[The Major Operations of the Navies in the War of American Independence by A. T. Mahan]@TWC D-Link bookThe Major Operations of the Navies in the War of American Independence CHAPTER IV 9/44
He owed his safety partly to his own celerity, partly to the delays of his opponent.
Early in May he received advices from home, which convinced him that a sudden and rapid abandonment of Philadelphia and of Delaware Bay might become necessary.
He therefore withdrew his ships of the line from New York and Narragansett, concentrating them at the mouth of Delaware Bay, while the transports embarked all stores, except those needed for a fortnight's supply of the army in a hostile country.

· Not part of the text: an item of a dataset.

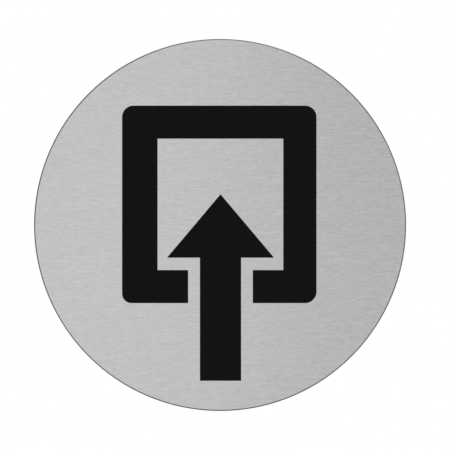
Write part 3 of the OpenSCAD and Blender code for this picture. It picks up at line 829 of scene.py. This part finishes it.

The threatening contingency of a superior enemy's appearing off the coast might, and did, make it imperative not to risk the troops at sea, but to choose instead the alternative of a ninety-mile march through New Jersey, which a year before had been rejected as too hazardous for an even larger force. Thus prepared, no time was lost when the evacuation became necessary. Sir William Howe, who had been relieved on the 24th of May by Sir Henry Clinton, and had returned to England, escaped the humiliation of giving up his dearly bought conquest.
On the 18th of June the British troops, twelve thousand in number, were ferried across the Delaware, under the supervision of the Navy, and began their hazardous march to New York.